I built a mapping layer:
COLUMN_ALIASES = {
'revenue': ['rev', 'total_revenue', 'sales', 'amount', 'gross', 'income'],
'date': ['dt', 'timestamp', 'period', 'reporting_date', 'week_starting'],
'channel': ['platform', 'source', 'medium', 'channel_name'],
'campaign': ['campaign_name', 'ad_group', 'promo', 'initiative'],
}
def normalize_columns(df: pd.DataFrame) -> pd.DataFrame:
"""Map inconsistent column names to standard schema."""
reverse_map = {}
for canonical, aliases in COLUMN_ALIASES.items():
for alias in aliases:
reverse_map[alias.lower()] = canonical
reverse_map[canonical.lower()] = canonical
df.columns = [reverse_map.get(col.lower().strip(), col.lower().strip()) for col in df.columns]
return df
This single function eliminated 80% of the "why is this report broken" Slack messages.
Stage 3: Validation Rules
Before any data hits the master report, it passes through business rules:
VALIDATION_RULES = {
'revenue': lambda s: (s >= 0) & (s < 1000000),
'date': lambda s: pd.to_datetime(s, errors='coerce').notna(),
'channel': lambda s: s.str.lower().isin(VALID_CHANNELS),
}
def validate(df: pd.DataFrame) -> tuple[pd.DataFrame, list[str]]:
"""Return clean data and list of issues found."""
issues = []
for col, rule in VALIDATION_RULES.items():
if col not in df.columns:
issues.append(f"Missing column: {col}")
continue
violations = ~rule(df[col])
if violations.any():
issues.append(f"{col}: {violations.sum()} invalid values")
df = df[~violations]
return df, issues
The validation catches problems before they propagate. An email campaign showing $2M revenue from a $500 budget? Flagged and excluded. A date column with "TBD" as a value? Flagged and excluded.
The Results
| Metric | Before | After | |--------|--------|-------| | Weekly processing time | 6 hours | 12 minutes | | Data sources handled | ~120 (manual limit) | 500+ (automated) | | Error rate | ~8% of reports had issues | under 0.5% | | Time to detect bad data | Days (or never) | Real-time | | Email campaign engagement | Baseline | +60% |
That 60% email engagement lift came from a side effect: the pipeline surfaced data that showed which subject lines actually worked. When you process 500 sources every week instead of 120, patterns emerge that manual work hides.

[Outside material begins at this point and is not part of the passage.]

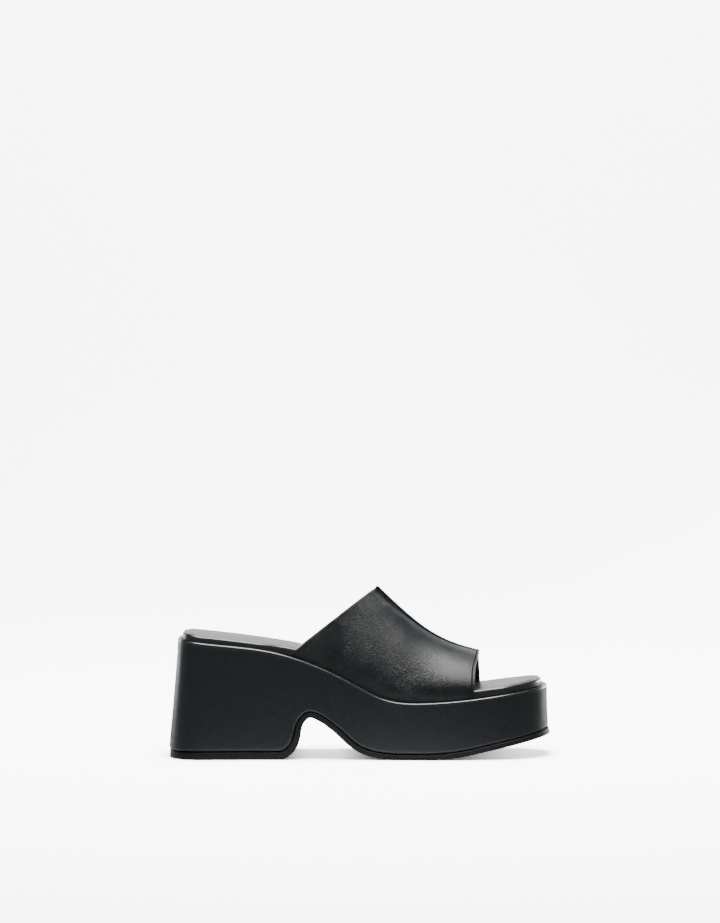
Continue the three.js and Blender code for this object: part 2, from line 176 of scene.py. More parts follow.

Lessons for Your Own Pipeline
1. Failure is a feature, not a bug. Your pipeline should handle every source failing independently. If one broken CSV kills your entire Monday report, you've built a fragile system.
2. Normalize early. Column name inconsistencies cause more bugs than actual data errors. Solve the mapping problem once in a central place.
3. Validate before you transform. Bad data in, bad analysis out. Catch it at the gate.
4. Log everything. When your pipeline runs at 7 AM and someone asks "why is this number different" at 2 PM, you need to trace back exactly what happened.
The code isn't complex. The architecture decisions are. If you're still doing manual data work every Monday morning, the ROI on building a pipeline is measured in weeks, not months.
How many hours does your team spend on manual data tasks every week? I bet the number would shock your manager.